──────── THE DATA
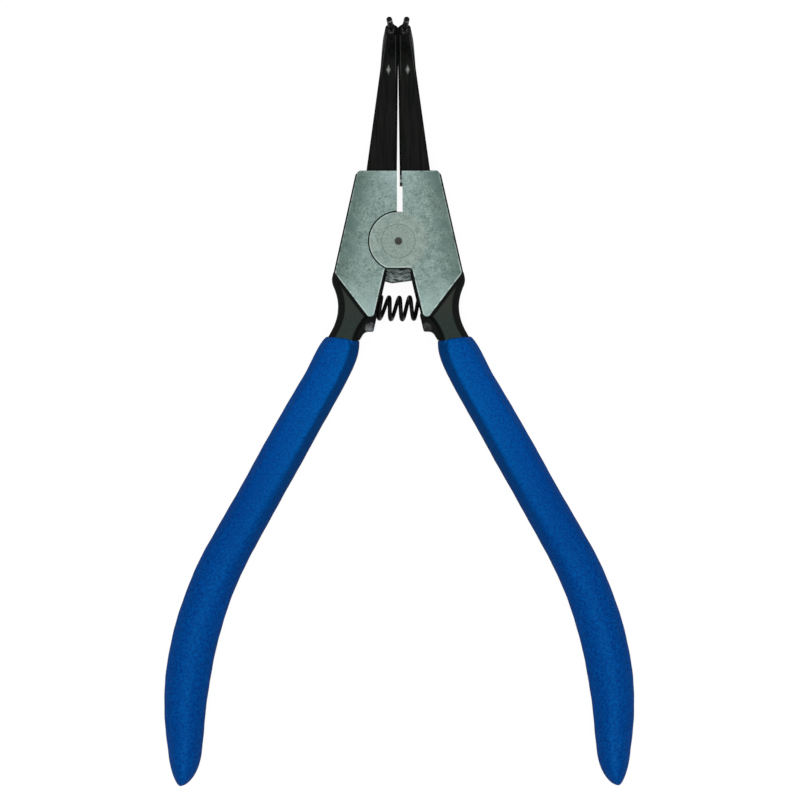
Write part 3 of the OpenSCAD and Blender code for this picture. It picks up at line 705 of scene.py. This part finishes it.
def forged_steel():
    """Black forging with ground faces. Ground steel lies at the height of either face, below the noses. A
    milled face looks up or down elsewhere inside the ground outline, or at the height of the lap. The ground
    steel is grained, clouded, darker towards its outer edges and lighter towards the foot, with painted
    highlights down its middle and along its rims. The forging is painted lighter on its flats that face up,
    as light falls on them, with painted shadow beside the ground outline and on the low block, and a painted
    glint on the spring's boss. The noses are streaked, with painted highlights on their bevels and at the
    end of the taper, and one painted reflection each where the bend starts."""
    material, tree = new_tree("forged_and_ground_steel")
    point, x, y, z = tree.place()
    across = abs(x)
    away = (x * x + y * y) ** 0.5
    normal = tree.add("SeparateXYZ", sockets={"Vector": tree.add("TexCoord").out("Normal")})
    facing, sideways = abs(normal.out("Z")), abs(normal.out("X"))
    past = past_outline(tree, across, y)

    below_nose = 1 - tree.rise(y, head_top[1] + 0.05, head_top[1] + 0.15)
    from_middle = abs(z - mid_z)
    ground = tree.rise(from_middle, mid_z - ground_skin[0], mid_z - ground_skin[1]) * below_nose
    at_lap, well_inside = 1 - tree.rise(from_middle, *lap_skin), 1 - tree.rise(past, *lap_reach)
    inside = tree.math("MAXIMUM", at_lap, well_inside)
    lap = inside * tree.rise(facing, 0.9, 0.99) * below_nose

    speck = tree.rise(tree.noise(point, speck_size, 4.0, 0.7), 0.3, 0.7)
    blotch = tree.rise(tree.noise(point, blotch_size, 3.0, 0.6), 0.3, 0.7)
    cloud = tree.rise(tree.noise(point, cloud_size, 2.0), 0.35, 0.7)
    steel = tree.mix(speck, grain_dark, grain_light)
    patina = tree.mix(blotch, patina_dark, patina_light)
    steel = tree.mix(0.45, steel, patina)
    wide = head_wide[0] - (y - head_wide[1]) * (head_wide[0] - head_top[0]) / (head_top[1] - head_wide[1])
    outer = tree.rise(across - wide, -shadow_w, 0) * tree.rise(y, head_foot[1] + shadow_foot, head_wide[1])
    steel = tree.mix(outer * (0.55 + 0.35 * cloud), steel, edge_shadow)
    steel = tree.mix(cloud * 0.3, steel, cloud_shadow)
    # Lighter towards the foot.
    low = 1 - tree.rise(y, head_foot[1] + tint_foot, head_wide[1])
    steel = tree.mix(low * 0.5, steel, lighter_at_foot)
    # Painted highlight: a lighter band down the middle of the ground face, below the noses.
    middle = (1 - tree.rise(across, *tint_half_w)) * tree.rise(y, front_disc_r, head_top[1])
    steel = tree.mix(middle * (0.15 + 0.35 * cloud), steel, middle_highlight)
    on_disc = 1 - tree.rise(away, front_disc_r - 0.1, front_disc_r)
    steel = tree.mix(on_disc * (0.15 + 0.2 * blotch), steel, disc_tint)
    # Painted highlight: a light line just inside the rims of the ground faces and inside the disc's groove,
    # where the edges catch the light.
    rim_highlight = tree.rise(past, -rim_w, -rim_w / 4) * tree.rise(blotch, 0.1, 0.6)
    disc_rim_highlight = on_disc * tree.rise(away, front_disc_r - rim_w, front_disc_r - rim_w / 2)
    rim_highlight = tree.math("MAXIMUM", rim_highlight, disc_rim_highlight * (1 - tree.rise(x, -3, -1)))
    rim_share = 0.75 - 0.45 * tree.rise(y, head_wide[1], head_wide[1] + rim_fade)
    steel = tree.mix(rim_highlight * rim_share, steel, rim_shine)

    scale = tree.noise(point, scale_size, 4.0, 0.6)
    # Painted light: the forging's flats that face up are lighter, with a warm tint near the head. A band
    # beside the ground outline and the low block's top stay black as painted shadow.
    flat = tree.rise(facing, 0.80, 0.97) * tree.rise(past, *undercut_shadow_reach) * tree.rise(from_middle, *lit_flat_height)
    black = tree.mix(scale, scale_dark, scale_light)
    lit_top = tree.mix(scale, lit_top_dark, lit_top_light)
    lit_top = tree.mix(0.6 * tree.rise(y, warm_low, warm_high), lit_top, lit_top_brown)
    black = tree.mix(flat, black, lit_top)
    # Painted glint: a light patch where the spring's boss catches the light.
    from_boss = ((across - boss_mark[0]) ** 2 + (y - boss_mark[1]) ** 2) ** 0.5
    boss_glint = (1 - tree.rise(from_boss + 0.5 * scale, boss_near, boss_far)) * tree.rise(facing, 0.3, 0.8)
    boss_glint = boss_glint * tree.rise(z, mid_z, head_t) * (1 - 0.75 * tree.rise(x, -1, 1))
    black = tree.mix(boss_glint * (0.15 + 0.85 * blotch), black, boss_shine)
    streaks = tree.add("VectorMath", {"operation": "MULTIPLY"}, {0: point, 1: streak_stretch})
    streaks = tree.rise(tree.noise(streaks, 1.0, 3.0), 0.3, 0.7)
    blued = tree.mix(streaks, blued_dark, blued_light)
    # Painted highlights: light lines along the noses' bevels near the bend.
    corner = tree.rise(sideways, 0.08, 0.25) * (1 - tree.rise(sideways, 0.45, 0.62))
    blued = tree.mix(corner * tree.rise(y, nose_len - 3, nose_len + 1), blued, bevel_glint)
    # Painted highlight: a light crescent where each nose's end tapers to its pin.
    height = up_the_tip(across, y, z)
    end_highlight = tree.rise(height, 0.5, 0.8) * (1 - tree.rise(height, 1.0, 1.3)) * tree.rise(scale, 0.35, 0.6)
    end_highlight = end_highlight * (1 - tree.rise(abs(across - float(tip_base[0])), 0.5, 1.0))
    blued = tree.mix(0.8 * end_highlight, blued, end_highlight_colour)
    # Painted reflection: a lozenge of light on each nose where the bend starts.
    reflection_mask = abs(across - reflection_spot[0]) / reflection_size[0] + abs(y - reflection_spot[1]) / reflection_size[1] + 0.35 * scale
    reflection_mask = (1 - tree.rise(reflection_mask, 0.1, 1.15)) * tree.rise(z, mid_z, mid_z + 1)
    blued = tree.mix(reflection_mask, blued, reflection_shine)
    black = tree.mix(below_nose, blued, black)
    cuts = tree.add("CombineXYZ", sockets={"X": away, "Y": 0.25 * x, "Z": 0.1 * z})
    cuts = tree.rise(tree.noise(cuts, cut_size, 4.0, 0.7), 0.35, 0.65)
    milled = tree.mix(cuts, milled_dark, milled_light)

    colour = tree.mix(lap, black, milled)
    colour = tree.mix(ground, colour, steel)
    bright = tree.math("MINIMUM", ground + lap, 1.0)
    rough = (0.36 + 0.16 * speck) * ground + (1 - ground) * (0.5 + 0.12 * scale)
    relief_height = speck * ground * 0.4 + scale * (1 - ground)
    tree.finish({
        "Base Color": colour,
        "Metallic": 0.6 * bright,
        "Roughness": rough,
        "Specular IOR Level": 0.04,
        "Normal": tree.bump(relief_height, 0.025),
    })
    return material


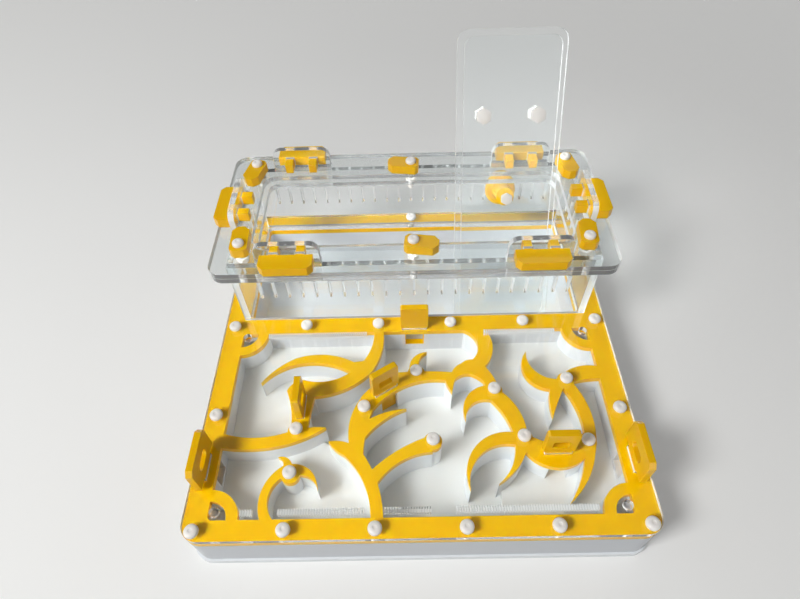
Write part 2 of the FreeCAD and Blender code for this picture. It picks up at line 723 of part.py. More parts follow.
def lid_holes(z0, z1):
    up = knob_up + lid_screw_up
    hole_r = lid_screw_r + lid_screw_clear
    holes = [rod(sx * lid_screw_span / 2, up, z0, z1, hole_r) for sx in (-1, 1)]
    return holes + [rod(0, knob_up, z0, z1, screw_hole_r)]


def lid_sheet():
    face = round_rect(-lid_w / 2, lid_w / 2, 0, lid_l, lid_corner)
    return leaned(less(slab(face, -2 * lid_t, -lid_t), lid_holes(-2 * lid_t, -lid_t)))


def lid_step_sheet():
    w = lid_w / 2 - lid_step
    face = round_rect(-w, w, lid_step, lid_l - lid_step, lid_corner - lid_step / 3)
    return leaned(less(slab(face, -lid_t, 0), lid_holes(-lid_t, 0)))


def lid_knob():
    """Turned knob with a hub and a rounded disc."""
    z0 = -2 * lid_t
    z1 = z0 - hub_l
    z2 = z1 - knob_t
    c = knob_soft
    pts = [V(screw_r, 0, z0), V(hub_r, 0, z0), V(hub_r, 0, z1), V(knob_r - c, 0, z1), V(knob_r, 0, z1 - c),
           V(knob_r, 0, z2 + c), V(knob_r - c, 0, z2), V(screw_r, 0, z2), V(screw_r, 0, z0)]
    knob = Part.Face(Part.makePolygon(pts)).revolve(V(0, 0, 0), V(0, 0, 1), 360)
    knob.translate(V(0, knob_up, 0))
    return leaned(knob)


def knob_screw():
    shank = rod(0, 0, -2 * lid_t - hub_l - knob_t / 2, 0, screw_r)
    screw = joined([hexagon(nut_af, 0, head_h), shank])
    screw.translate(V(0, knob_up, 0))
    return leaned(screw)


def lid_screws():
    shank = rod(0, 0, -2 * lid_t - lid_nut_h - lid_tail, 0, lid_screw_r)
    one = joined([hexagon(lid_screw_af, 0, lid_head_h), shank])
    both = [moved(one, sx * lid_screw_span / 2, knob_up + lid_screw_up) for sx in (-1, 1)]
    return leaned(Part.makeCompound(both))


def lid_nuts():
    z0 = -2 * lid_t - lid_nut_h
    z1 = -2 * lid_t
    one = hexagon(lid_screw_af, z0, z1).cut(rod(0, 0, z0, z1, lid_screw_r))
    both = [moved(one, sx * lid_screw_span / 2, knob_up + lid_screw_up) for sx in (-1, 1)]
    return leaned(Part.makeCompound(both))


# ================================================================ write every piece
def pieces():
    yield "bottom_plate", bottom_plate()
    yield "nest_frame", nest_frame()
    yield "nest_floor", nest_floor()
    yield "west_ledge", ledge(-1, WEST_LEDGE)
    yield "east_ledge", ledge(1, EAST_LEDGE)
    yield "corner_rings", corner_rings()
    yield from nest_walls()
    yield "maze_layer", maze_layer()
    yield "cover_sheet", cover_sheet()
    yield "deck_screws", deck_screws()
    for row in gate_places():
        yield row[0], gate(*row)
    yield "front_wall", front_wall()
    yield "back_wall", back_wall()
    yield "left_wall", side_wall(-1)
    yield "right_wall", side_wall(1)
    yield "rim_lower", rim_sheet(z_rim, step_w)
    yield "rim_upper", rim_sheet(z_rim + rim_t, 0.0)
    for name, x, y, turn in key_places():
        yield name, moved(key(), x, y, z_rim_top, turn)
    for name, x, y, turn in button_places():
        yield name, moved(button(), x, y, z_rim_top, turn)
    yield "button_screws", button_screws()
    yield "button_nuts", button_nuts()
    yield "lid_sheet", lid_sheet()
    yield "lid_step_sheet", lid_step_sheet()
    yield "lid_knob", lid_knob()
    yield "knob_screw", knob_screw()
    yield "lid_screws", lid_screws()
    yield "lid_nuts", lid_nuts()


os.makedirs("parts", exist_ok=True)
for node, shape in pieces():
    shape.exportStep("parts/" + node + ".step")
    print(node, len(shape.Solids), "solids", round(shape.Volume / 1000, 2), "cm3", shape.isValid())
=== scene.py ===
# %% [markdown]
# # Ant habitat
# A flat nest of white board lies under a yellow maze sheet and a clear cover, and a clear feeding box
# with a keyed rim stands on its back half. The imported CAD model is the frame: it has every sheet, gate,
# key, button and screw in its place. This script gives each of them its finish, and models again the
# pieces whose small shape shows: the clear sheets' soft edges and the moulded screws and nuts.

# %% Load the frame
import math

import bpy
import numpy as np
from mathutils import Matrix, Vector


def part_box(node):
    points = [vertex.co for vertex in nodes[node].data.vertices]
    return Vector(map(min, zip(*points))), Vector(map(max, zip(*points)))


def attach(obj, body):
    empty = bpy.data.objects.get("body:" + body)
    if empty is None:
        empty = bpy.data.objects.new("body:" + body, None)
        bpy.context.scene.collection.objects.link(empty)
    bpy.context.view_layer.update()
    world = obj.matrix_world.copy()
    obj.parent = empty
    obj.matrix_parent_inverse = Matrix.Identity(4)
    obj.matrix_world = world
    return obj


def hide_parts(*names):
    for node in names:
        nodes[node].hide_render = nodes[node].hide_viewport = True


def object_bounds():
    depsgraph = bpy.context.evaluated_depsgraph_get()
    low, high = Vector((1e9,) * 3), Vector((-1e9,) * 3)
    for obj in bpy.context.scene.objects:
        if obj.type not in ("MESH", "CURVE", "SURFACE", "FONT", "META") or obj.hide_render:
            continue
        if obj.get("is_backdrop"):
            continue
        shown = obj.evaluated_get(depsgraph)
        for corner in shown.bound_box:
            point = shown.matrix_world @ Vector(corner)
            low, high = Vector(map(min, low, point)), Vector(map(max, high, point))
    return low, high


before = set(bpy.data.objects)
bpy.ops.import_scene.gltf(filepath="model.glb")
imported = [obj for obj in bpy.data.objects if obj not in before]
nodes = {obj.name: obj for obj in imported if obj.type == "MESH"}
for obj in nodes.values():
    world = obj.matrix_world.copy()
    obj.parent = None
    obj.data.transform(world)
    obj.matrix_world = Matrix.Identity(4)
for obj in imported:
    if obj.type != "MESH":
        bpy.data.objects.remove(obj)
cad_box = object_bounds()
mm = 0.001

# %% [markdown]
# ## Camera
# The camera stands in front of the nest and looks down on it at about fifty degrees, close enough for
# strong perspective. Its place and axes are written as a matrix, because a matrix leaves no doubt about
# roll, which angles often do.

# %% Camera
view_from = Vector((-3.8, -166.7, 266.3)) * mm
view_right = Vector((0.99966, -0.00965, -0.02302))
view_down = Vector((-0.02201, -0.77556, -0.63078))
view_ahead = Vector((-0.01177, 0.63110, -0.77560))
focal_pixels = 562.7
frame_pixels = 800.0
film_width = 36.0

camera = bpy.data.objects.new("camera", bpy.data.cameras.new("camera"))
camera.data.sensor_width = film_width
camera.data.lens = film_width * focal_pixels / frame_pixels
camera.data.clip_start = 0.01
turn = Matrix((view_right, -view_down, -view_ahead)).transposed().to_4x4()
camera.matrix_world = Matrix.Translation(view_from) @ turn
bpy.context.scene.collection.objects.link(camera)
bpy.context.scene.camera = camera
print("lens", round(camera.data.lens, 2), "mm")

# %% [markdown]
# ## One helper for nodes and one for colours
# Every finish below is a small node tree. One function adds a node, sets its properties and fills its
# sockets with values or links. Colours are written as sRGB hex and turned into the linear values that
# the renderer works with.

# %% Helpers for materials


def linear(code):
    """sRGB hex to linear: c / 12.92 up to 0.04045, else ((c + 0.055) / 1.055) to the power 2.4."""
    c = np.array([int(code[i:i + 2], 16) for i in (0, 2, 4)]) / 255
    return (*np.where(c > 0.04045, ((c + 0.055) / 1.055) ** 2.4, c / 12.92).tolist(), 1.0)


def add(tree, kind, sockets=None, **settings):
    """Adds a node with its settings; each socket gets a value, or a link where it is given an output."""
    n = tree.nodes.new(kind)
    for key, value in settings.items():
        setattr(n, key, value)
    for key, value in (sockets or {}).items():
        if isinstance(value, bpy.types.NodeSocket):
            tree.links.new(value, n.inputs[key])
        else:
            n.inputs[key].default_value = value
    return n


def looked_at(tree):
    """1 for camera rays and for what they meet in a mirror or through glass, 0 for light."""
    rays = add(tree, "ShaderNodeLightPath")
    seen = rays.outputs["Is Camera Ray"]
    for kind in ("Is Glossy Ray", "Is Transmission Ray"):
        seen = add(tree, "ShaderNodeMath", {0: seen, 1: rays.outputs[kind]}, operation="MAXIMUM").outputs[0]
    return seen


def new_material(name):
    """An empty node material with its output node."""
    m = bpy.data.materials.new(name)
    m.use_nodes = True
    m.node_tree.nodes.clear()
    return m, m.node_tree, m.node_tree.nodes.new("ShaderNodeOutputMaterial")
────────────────
- _OBJECTIVE_: Take the lines above from the first through the one containing "lap = inside" and reproduce them exactly; include nothing else.

- _REPLY_:
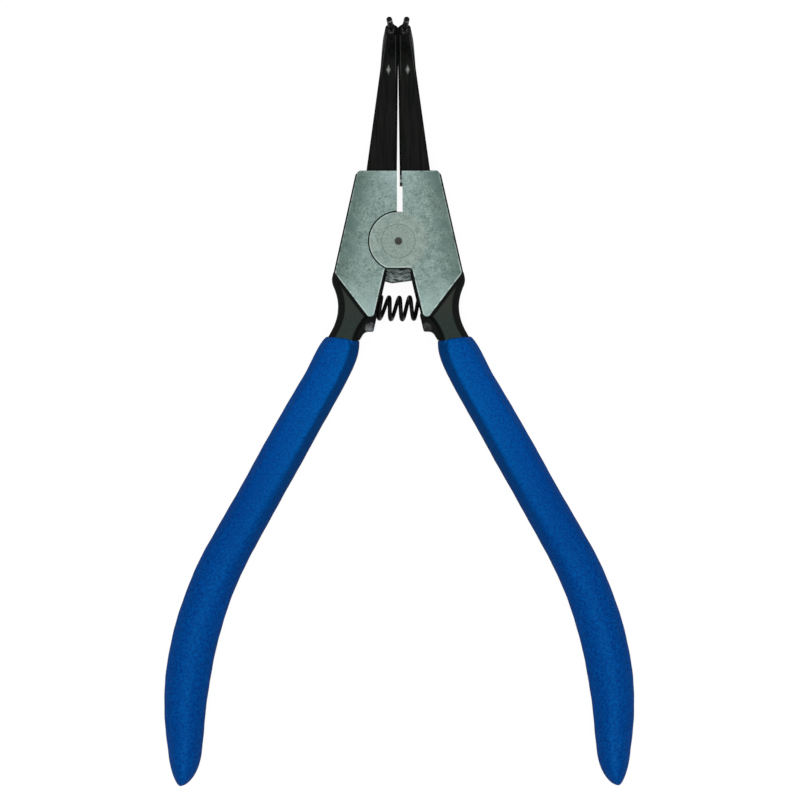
Write part 3 of the OpenSCAD and Blender code for this picture. It picks up at line 705 of scene.py. This part finishes it.
def forged_steel():
    """Black forging with ground faces. Ground steel lies at the height of either face, below the noses. A
    milled face looks up or down elsewhere inside the ground outline, or at the height of the lap. The ground
    steel is grained, clouded, darker towards its outer edges and lighter towards the foot, with painted
    highlights down its middle and along its rims. The forging is painted lighter on its flats that face up,
    as light falls on them, with painted shadow beside the ground outline and on the low block, and a painted
    glint on the spring's boss. The noses are streaked, with painted highlights on their bevels and at the
    end of the taper, and one painted reflection each where the bend starts."""
    material, tree = new_tree("forged_and_ground_steel")
    point, x, y, z = tree.place()
    across = abs(x)
    away = (x * x + y * y) ** 0.5
    normal = tree.add("SeparateXYZ", sockets={"Vector": tree.add("TexCoord").out("Normal")})
    facing, sideways = abs(normal.out("Z")), abs(normal.out("X"))
    past = past_outline(tree, across, y)

    below_nose = 1 - tree.rise(y, head_top[1] + 0.05, head_top[1] + 0.15)
    from_middle = abs(z - mid_z)
    ground = tree.rise(from_middle, mid_z - ground_skin[0], mid_z - ground_skin[1]) * below_nose
    at_lap, well_inside = 1 - tree.rise(from_middle, *lap_skin), 1 - tree.rise(past, *lap_reach)
    inside = tree.math("MAXIMUM", at_lap, well_inside)
    lap = inside * tree.rise(facing, 0.9, 0.99) * below_nose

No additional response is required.